Strategic Assessment: Structural Bullish Case Versus Tactical Outflow Shock

The structural case for BTC-USD remains intact. The asset has a fixed issuance schedule, a post-halving supply that grows more slowly, a rapidly growing ETF ecosystem led by IBIT, corporate balance-sheet adoption spearheaded by MicroStrategy’s more than 400,000 BTC, and a political regime that is now signalling accommodation rather than hostility. Against that backdrop, a move from $44,000 to $104,000 and a subsequent pullback to the high-80Ks or low-90Ks looks like a typical expansion-and-reset cycle rather than a terminal top. The key tactical risk is that ETF outflows in the $400–500 million per day range can reappear whenever positioning becomes crowded or macro conditions deteriorate, injecting sudden downside pressure into BTC-USD.

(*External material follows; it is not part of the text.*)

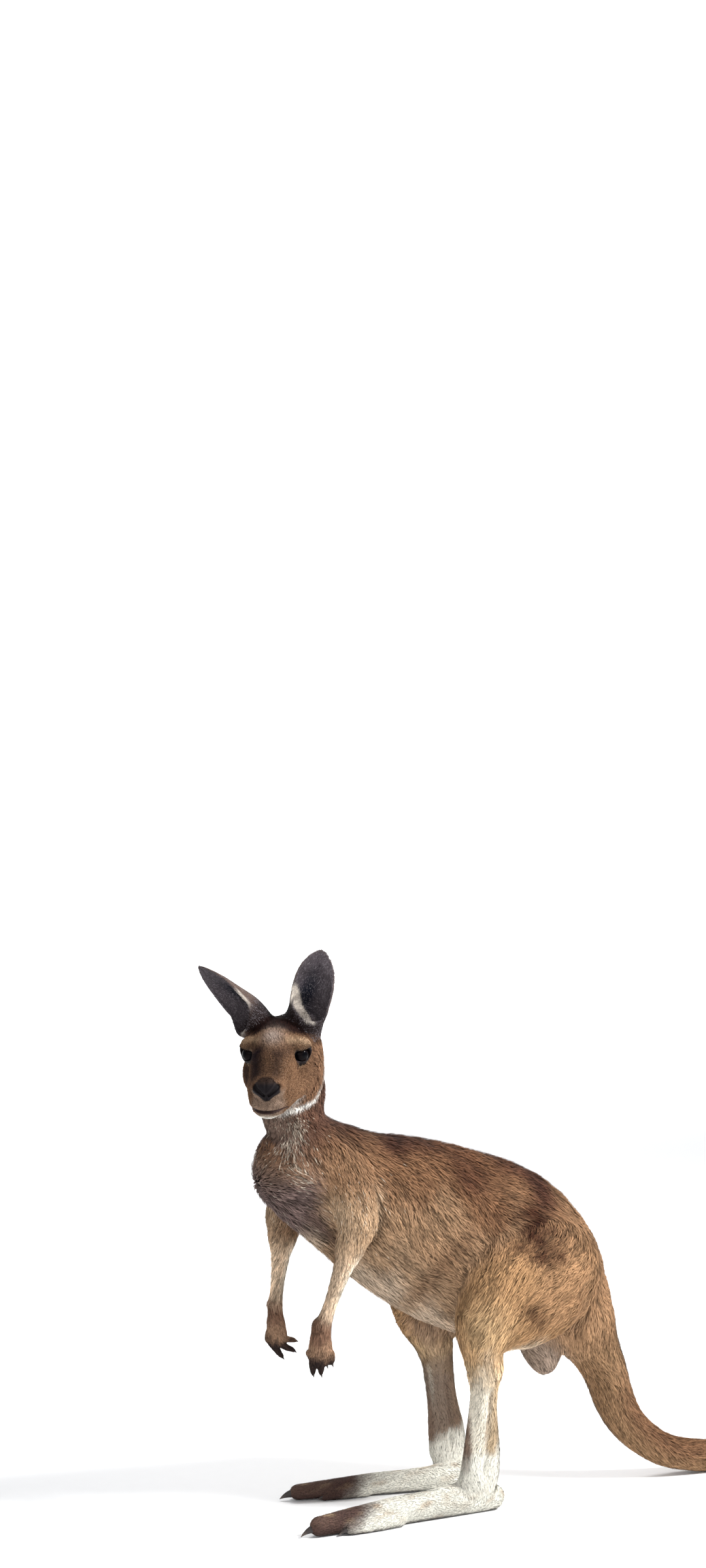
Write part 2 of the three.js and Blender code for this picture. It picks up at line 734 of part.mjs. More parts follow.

Investment View On Bitcoin (BTC-USD) And IBIT: Bullish Bias, Treat Weakness As An Entry Point

Given all the above data points, the stance is clear. For investors with a long horizon and high risk tolerance, Bitcoin (BTC-USD) remains a Buy, and IBIT is the primary listed instrument to implement that view. The structural drivers – halving-driven supply squeeze, institutional adoption through ETFs, corporate treasury uptake, and regulatory normalization – are still in place. The recent ETF outflows, totaling roughly $400–500 million per session across several days, are significant but modest relative to the multi-billion inflows that built the trade, and they represent tactical risk management, not an abandonment of the asset. The implication is straightforward. ETF-driven corrections from stretched levels near $100,000–$104,000 into the high-80K/low-90K zone should be viewed as opportunities to build or increase exposure to BTC-USD and IBIT, with the understanding that the same ETF infrastructure that powers the upside will continue to create sharp, sudden drawdowns that must be managed through position sizing and risk discipline.